What you should do:
In the listing below, find the line containing "build_soil(collection, soil)" and the line containing "import numpy as np". Repeat exactly those two lines and every line between them, nothing more.

Data:
----

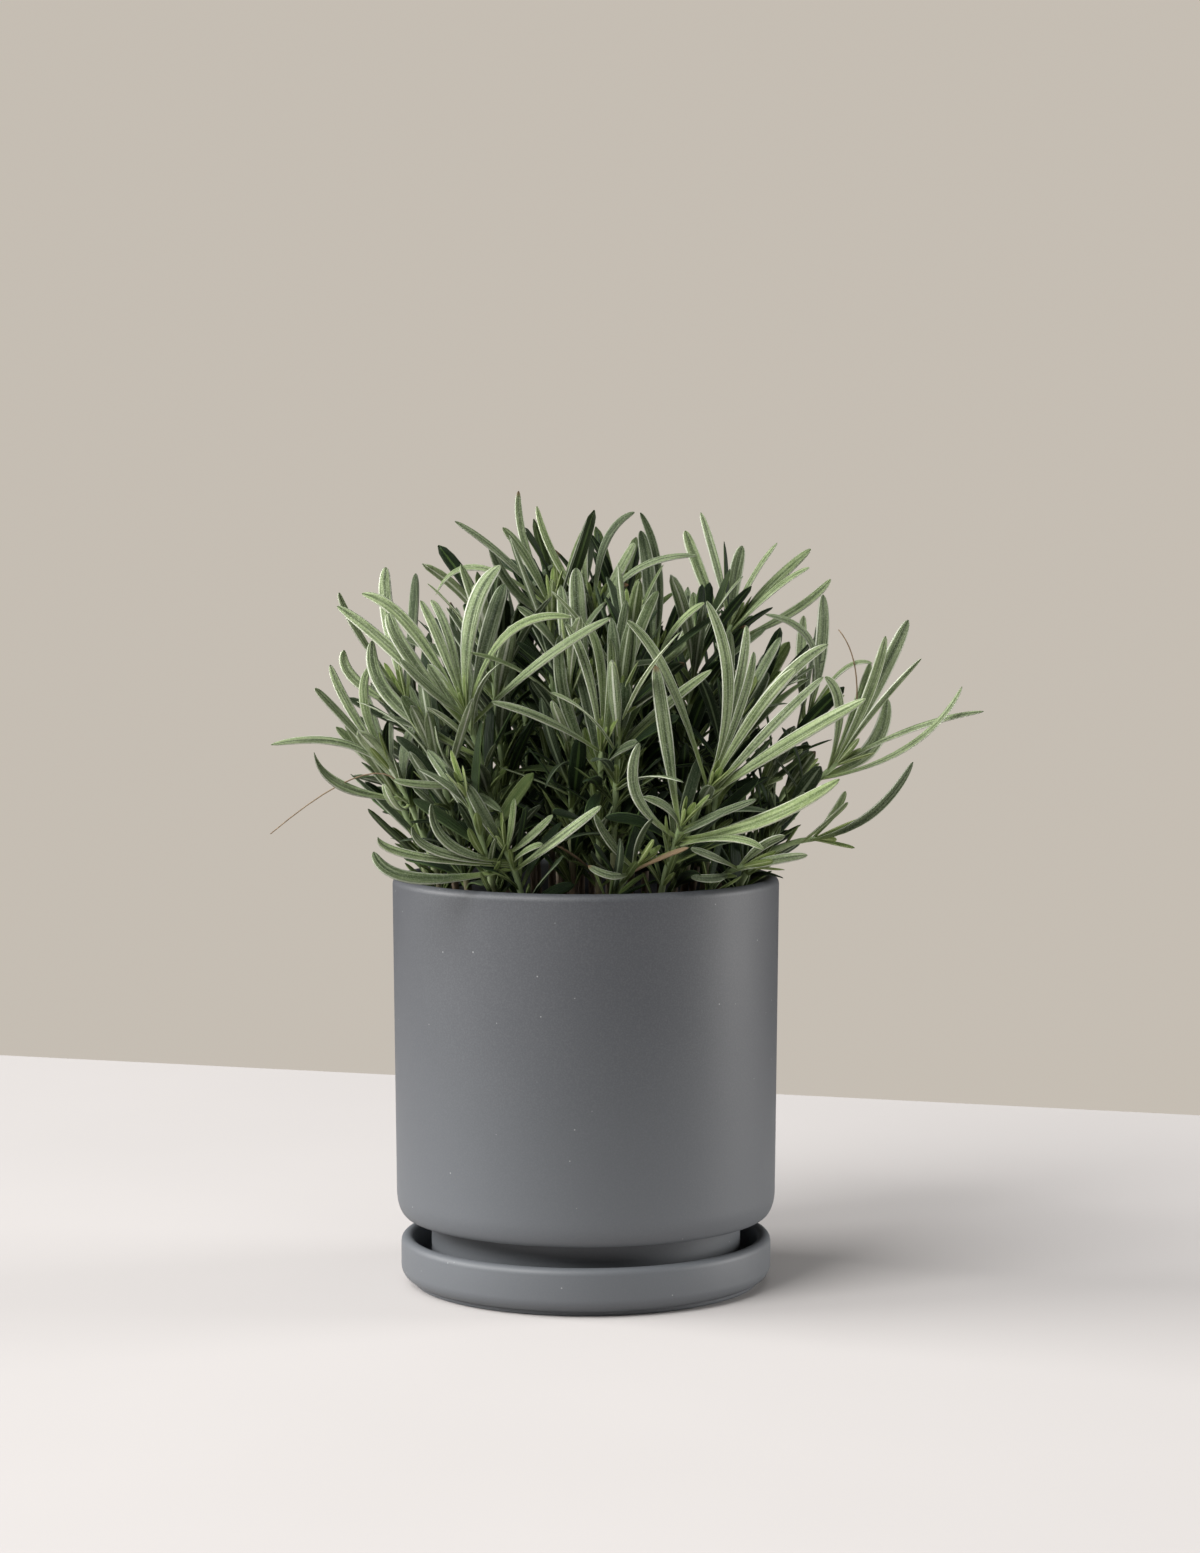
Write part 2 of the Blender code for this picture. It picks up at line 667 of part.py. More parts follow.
def turned(name, profile, closed, collection, finish):
    """A piece turned from its profile, which runs down the outer side from top to bottom."""
    edges = [(k, k + 1) for k in range(len(profile) - 1)]
    if closed:
        edges.append((len(profile) - 1, 0))
    mesh = bpy.data.meshes.new(name)
    mesh.from_pydata([(radius, 0.0, z) for radius, z in profile], edges, [])
    mesh.materials.append(finish)
    obj = bpy.data.objects.new(name, mesh)
    collection.objects.link(obj)
    screw = obj.modifiers.new("turn", "SCREW")
    screw.steps = TURN_STEPS
    screw.render_steps = TURN_STEPS
    screw.use_merge_vertices = True
    screw.merge_threshold = 0.01 * MM
    screw.use_smooth_shade = True
    return obj


def build_saucer(collection, finish):
    foot_r = SAUCER_R - SAUCER_FOOT_INSET
    small = SAUCER_INNER_CORNER
    large = SAUCER_CORNER
    inner_corner = rounded((SAUCER_R - SAUCER_WALL - small, SAUCER_BASE + small), small, small, 270, 360)
    outer_corner = rounded((SAUCER_R - large, SAUCER_FOOT_H + large), large, large, 0, -90)
    profile = [(0.0, SAUCER_BASE)] + inner_corner + lip(SAUCER_R, SAUCER_H, SAUCER_WALL)
    profile += [point for point in outer_corner if point[0] > foot_r]
    profile += [(foot_r, SAUCER_FOOT_H), (foot_r, 0.0), (0.0, 0.0)]
    return turned("saucer", profile, False, collection, finish)


def build_pot(collection, finish):
    inner_r = POT_R - POT_WALL
    foot_inner_r = POT_FOOT_R - POT_WALL
    floor = POT_Z + POT_BASE
    step = SHOULDER_Z + POT_WALL
    shoulder = rounded(
        (POT_R - POT_CORNER_OUT, SHOULDER_Z + POT_CORNER_UP), POT_CORNER_OUT, POT_CORNER_UP, 0, -90
    )
    profile = taper(lip(POT_R, RIM_Z, POT_WALL) + shoulder)
    profile += [(POT_FOOT_R, SHOULDER_Z), (POT_FOOT_R, POT_Z), (DRAIN_R, POT_Z), (DRAIN_R, floor)]
    profile += [(foot_inner_r, floor), (foot_inner_r, step)]
    profile += taper([(inner_r, step + POT_WALL)])
    return turned("pot", profile, True, collection, finish)


def build_soil(collection, finish):
    """It fills the pot, a gap away from the floor, the inner step and the wall."""
    inner_r = POT_R - POT_WALL - GAP
    foot_inner_r = POT_FOOT_R - POT_WALL - GAP
    floor = POT_Z + POT_BASE + GAP
    step = SHOULDER_Z + POT_WALL + GAP
    profile = [(0.0, SOIL_Z)] + taper([(inner_r, SOIL_Z), (inner_r, step + POT_WALL)])
    profile += [(foot_inner_r, step), (foot_inner_r, floor), (0.0, floor)]
    return turned("potting_soil", profile, False, collection, finish)


def build_stem(name, line, collection, finish):
    """A square stem, as lavender has, made from a bevelled curve that narrows to its tip."""
    curve = bpy.data.curves.new(name, "CURVE")
    curve.dimensions = "3D"
    curve.bevel_depth = STEM_R
    curve.bevel_resolution = 0
    curve.use_fill_caps = True
    spline = curve.splines.new("POLY")
    spline.points.add(STEM_RINGS - 1)
    for ring, point in enumerate(spline.points):
        s = ring / (STEM_RINGS - 1)
        point.co = (*bezier(line, s), 1.0)
        point.radius = 1 + (STEM_TIP_R / STEM_R - 1) * s
    tube = bpy.data.objects.new(name, curve)
    collection.objects.link(tube)
    bpy.context.view_layer.update()
    graph = bpy.context.evaluated_depsgraph_get()
    mesh = bpy.data.meshes.new_from_object(tube.evaluated_get(graph))
    bpy.data.objects.remove(tube, do_unlink=True)
    shape = bmesh.new()
    shape.from_mesh(mesh)
    bmesh.ops.remove_doubles(shape, verts=shape.verts, dist=0.01 * MM)
    shape.to_mesh(mesh)
    shape.free()
    mesh.materials.clear()
    mesh.materials.append(finish)
    stem = bpy.data.objects.new(name, mesh)
    collection.objects.link(stem)
    return stem


def build_blade(leaf, collection):
    """One leaf by itself, to be joined to its stem."""
    points, faces = leaf.shape()
    mesh = bpy.data.meshes.new("leaf")
    mesh.from_pydata([tuple(point) for point in points], [], faces)
    blade = bpy.data.objects.new("leaf", mesh)
    blade.hide_render = True
    blade.display_type = "WIRE"
    collection.objects.link(blade)


def fill_pockets(mesh):
    """Keeps the outer skin only, so that a pocket shut in between the bases of leaves is solid."""
    shape = bmesh.new()
    shape.from_mesh(mesh)
    skins = []
    left = set(shape.faces)
    while left:
        skin = []
        waiting = [left.pop()]
        while waiting:
            face = waiting.pop()
            skin.append(face)
            for edge in face.edges:
                for other in edge.link_faces:
                    if other in left:
                        left.remove(other)
                        waiting.append(other)
        skins.append(skin)
    skins.sort(key=len)
    inner = [face for skin in skins[:-1] for face in skin]
    bmesh.ops.delete(shape, geom=inner, context="FACES")
    shape.to_mesh(mesh)
    shape.free()


def build_shoot(name, line, leaves, collection, cutters, finish):
    """A stem with its leaves grown onto it, as one solid.

    Many leaves cross at their bases, where the exact solver leaves open edges, so this join is MANIFOLD.
    """
    stem = build_stem("shoot_" + name, line, collection, finish)
    for leaf in leaves:
        build_blade(leaf, cutters)
    join = stem.modifiers.new("leaves", "BOOLEAN")
    join.operation = "UNION"
    join.solver = "MANIFOLD"
    join.operand_type = "COLLECTION"
    join.collection = cutters
    bpy.context.view_layer.update()
    graph = bpy.context.evaluated_depsgraph_get()
    grown = bpy.data.meshes.new_from_object(stem.evaluated_get(graph))
    stem.modifiers.clear()
    for blade in list(cutters.objects):
        bpy.data.objects.remove(blade, do_unlink=True)
    fill_pockets(grown)
    stem.data = grown
    return stem


def main():
    clear_scene()
    collection = new_collection("potted_lavender")
    cutters = new_collection("leaves_to_join")
    cutters.hide_render = True
    glaze = material("matte_grey_glaze", (0.115, 0.125, 0.140), 0.62)
    soil = material("dark_potting_soil", (0.022, 0.015, 0.010), 0.95)
    foliage = material("grey_green_leaf", (0.130, 0.200, 0.105), 0.60)
    build_saucer(collection, glaze)
    build_pot(collection, glaze)
    build_soil(collection, soil)
    stems, leaves = grow()
    for name, line in stems.items():
        own = [leaf for leaf in leaves if leaf.shoot == name]
        build_shoot(name, line, own, collection, cutters, foliage)


if __name__ == "__main__":
    main()
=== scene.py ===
"""Potted lavender: glazed pot and saucer, potting mix and foliage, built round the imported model.

Metres, +Z up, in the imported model's own frame. The leaves grow by the same rules as the model's plain ones,
so each shoot's fine leaves stand where its solid is. More leaves then fill the shoots out.
"""

import math
import random

import bpy
import numpy as np
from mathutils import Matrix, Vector
from mathutils.bvhtree import BVHTree


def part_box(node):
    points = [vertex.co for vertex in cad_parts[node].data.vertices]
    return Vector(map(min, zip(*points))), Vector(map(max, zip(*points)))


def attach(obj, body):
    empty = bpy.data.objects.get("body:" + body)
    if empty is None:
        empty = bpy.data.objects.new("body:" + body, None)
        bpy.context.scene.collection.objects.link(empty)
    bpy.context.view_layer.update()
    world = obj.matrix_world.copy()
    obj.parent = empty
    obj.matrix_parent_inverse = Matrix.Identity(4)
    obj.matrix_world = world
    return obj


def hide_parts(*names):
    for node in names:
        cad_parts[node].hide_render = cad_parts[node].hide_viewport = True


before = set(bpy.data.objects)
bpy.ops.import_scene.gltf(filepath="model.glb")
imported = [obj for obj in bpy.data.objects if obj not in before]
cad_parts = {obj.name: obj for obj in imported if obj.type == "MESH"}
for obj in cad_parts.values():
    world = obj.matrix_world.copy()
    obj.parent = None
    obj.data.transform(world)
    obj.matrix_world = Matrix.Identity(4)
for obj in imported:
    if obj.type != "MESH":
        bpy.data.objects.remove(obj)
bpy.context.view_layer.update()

MM = 0.001

# ---- Sizes of the pot, the saucer and the plant ------------------------------------------------------

GAP = 0.3 * MM               # between pieces that rest on one another
POT_R = round(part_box("pot")[1].x, 5)
RIM_Z = round(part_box("pot")[1].z, 5)
POT_Z = round(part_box("pot")[0].z, 5)
POT_WALL = 4.8 * MM
POT_TAPER = 0.0103           # how much the radius shrinks for each unit of height below the rim
POT_BASE = 6.0 * MM          # thickness of the pot's floor
POT_FOOT_INSET = 12.5 * MM   # how far the foot stands back below the body
POT_CORNER_OUT = 3.5 * MM    # rounding between body and foot: across
POT_CORNER_UP = 8.0 * MM     # and upwards
DRAIN_R = 6.0 * MM
SAUCER_R = round(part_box("saucer")[1].x, 5)
SAUCER_H = round(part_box("saucer")[1].z, 5)
SAUCER_WALL = 4.4 * MM
SAUCER_BASE = POT_Z - GAP
SAUCER_CORNER = 4.5 * MM
SAUCER_INNER_CORNER = 2.2 * MM
SAUCER_FOOT_INSET = 4.0 * MM
SAUCER_FOOT_H = 1.5 * MM
SHADOW_GAP = 6.7 * MM        # between the saucer's rim and the pot's body above it
SHOULDER_Z = SAUCER_H + SHADOW_GAP
POT_FOOT_R = POT_R - POT_FOOT_INSET
SOIL_Z = round(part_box("potting_soil")[1].z, 5)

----

Solution to this exercise:
    build_soil(collection, soil)
    stems, leaves = grow()
    for name, line in stems.items():
        own = [leaf for leaf in leaves if leaf.shoot == name]
        build_shoot(name, line, own, collection, cutters, foliage)


if __name__ == "__main__":
    main()
=== scene.py ===
"""Potted lavender: glazed pot and saucer, potting mix and foliage, built round the imported model.

Metres, +Z up, in the imported model's own frame. The leaves grow by the same rules as the model's plain ones,
so each shoot's fine leaves stand where its solid is. More leaves then fill the shoots out.
"""

import math
import random

import bpy
import numpy as np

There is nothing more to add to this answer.